New Harry Potter canon became more expansive, causing more clashes with fandom. When Pottermore revealed details of the North American wizarding school Ilvermorny, not only were fans dismayed at the way the descriptions of the house’s origins made disrespectful use of Native American myths, but American fans who had long considered themselves Slytherins, say, or Ravenclaws, didn’t want to be sorted into a US house that didn’t have the same resonance for them as one of the big four from the books, when part of the point of claiming yourself a member of a particular Hogwarts house was part of a richer imagining of yourself as part of the beloved story.

These revelations, now the books are done, seem like afterthoughts and small in scope compared to the theories that Harry Potter fans have already come up with. There are essays and videos postulating that that Snape is a vampire, that Draco is a werewolf, and that Voldemort’s pet and soul-holder Nagini is the same snake that Harry frees from London Zoo in the first Harry Potter book. J.K. Rowling has claimed that none of these theories are true, but does that really matter? Now the books are done, Harry Potter belongs to the fans. And, look, there really is a lot of evidence that Draco got bitten by Fenrir Greyback.

What I am saying here is, do we really need Pottermore when fanfiction.net alone houses over 700,000 waxings on the past and future of every Harry Potter character imaginable? Can you really expect the reveal that Dumbledore is gay to have that much impact on a fandom that has already convincingly argued that Dumbledore is both a time-travelled Ron Weasley and death itself?

In 2015, when the stage play Harry Potter and the Cursed Child was announced with a plot shrouded in secrecy and a marketing campaign saying that this was the eighth part of the series, fans were initially excited by the idea of a substantial new slice of Harry Potter.

In the run-up to the first night, hopes were high, the secrets of the plot were well-kept, and the show was positively reviewed by theatre critics. Tumblr had already buzzed with approval at the news that a black actor, Noma Dumezweni, had been cast as Hermione. (Fan theories placing both Hermione and Harry as people of colour had long been popular in fandom, drawing on the book’s explicit plots about the Death Eaters' efforts to preserve wizarding racial purity.) But when the book of the script was released to great fanfare and huge sales, the Harry Potter fandom was almost universally scathing.

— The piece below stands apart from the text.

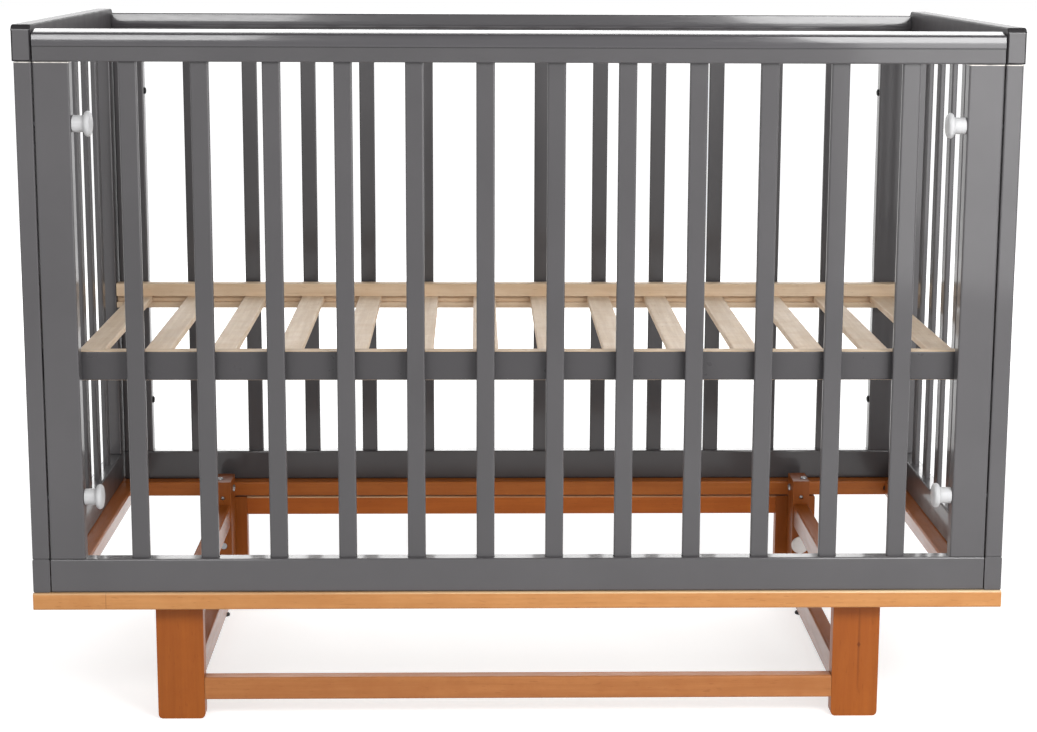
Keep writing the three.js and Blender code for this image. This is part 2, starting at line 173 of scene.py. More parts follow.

The plot of Cursed Child was described by the fandom as being like “bad fanfiction”, with many even comparing it to My Immortal – notoriously the worst fanfiction story ever written (and a personal favourite of mine). It’s not to hard to see why fans drew these conclusions: My Immortal’s plot also revolves around time-turners, young Voldemort, and a mysteriously beautiful girl. A ridiculous line from the show worthy of Ebony Dark’ness Dementia Raven Way herself – “You’re ruining Voldemort Day!” – became a running joke on Tumblr.

Cursed Child also leans hard on one of fandom’s earliest obsessions, the fractious relationship between Harry Potter and Draco Malfoy, focusing on the intense friendship between Harry’s son Albus and Draco’s son Scorpius. Fans saw this relationship as toying with the way Harry and Draco were shipped back in the day, making it feel like queer-baiting.

The jumping-off point for Cursed Child is the death of Cedric Diggory, which happens at the end of Goblet of Fire. This is the very same point from which the fandom leapt when we were left on that cliff for a three-year hiatus, meaning a lot of the material in Harry Potter and the Cursed Child – the Marauders Era, the grown-up golden trio – is inevitably well-covered by the fandom. It’s our territory. The Cursed Child plot about a world where Voldemort had won was something I’d explored as part of that roleplaying group 15 years earlier.

There’s a quote that goes around on Tumblr that is often attributed to Henry Jenkins, who I sat with on that Phoenix Rising panel a decade ago, although there seems to be some confusion about whether he said it. It’s almost as if the quote itself is a piece of Henry Jenkins fanfiction. It runs: “Fan fiction is a way of the culture repairing the damage done in a system where contemporary myths are owned by corporations instead of by the folk.” The popularity of this idea on Tumblr suggests that fandom doesn’t always see canon as a benevolent source of inspiration. Sometimes it’s something we need to rescue our characters from. More canon can just mean more stories we need to repair. Or, worse, canon returning to mess up the fixes we’ve made to a story we found lacking.

Fandom, though, is the last place anyone should feel that their ideas of how a story should be told aren’t welcome. When it’s the creator – with all the extra weight that brings – and when their ideas feel like a retread of things fans were doing decades ago, fan disappointment is inevitable. Especially when, by coming back from the dead, the Harry Potter canon is undermining the key message of the books about the acceptance of endings.

Perhaps the solution lies in what Fantastic Beasts and Where to Find Them has chosen to do. There are fan concerns about the Fantastic Beasts movies – around the casting of Johnny Depp and the first film's lack of characters of colour – but these issues seem resolvable, unlike the horrorstruck reaction to Cursed Child. And by telling a story (the rise of Grindelwald) that was detailed far later in the book series, it’s found a place where there is much less fandom content to compete with. Back in 2000, we had barely even heard of Grindelwald.

Interestingly, Fantastic Beasts is already developing a fandom of its own, with fans spotting slash-y potential in the charged relationship between Colin Farrell’s Percival Graves and Ezra Miller’s tormented Credence Barebone. Tumblr has also noted that thanks to that comment by Rowling about Dumbledore’s sexuality, we should be seeing a “young, hot, gay Dumbledore” in the Fantastic Beasts movies. Given fandom’s frequent preoccupation with male/male relationships, this seems like something that could generate a lot of excitement.

With fandom coming along to fill in the gaps left by Fantastic Beasts, the natural order is being restored. Fantastic Beasts feels like a new story, not a reanimated noseless monster. Once again, fans are playing with the creator’s toys, and not the other way around. Like Fawkes the Phoenix, the Harry Potter fandom rises again to spread its wings. So – while we're waiting for the second movie – can I interest you in a controversial fan theory that Fawkes is Dumbledore’s own Horcrux?